That's a billion-dollar industry all in itself. If you are worried about a
stalker, not befriending him/her on Google+ and keeping your personal content
private are the obvious solutions. I am almost sure that you were being
sarcastic, but just in case you were pointing out that this increases the ease
of stalkers - well so does nearly every other communication and content
publishing (and retrieval) technology ever created. Phones, forums, blogs,
smarter search engines, social networks and faster/cheaper internet
connections - everything made a stalker's life easy. Knives make it incredibly
easy for bad people to hurt others but we do not condemn the man who invented
the knife or the company that produces them for it.

> ...If anything, I want to have such an unique and unprecented...

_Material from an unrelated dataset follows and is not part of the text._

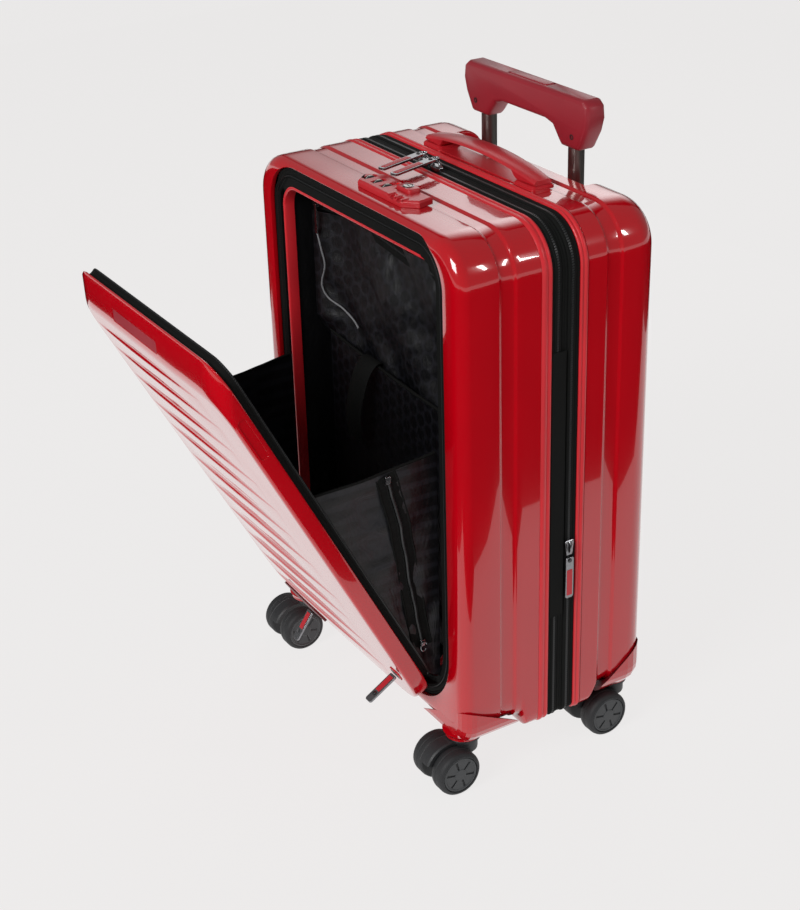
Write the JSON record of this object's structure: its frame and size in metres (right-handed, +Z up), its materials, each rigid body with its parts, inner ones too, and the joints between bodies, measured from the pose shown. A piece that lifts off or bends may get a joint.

I, on the other hand, would love to know a place that my friends (whose
interest are much similar to me than a general average of the world) loved. It
also means that the place would probably be closer to home, or more accessible
than the general global destination that the world is talking about. Going to
the same holiday destination as a friend doesn't make you less of a individual
as you are suggesting. And still if you believe that you want your destination
to be unique, then 1998 Altavista would be a better search engine - because
whatever popularity metric you choose to rank result, if it is any good it
will end up showing a frequently visited and appreciated destination above
unique and rarely visited others.

And even if you are correct and I am simply and utterly wrong about this, they
do provide a not-personalized search that will give you the vanilla ranking
results. I do not thing that they will serve the purpose but they will take
you to the DDG like suggestions if you like them. I am surprised that many are
not appreciating the changes here, especially after knowing the fact that many
had the same concerns that they want Google to give access to not-personalized
results!

------
bonaldi
Would be great if this included my twitter timeline (am amazed Twitter still
don't let you search that). Possibly even my Gmail.

------
laconian
A lot has changed over the past month:
[http://www.fastcompany.com/1800727/former-bing-product-
lead-...](http://www.fastcompany.com/1800727/former-bing-product-lead-why-
personalized-social-search-is-unrealistic-for-now)

------
icebraining
This kind of personalized integration is not new, though: Google has had
Reader integration for quite some time now, so often searches bring up results
from blogs I subscribe to (or at least they did - it doesn't seem to be
working now).

------
troymc
For me, this story isn't so much about "Google makes search results more
personal" as "Google makes SEO all about using Google+ more". (We now have
stronger incentives to use Google+.)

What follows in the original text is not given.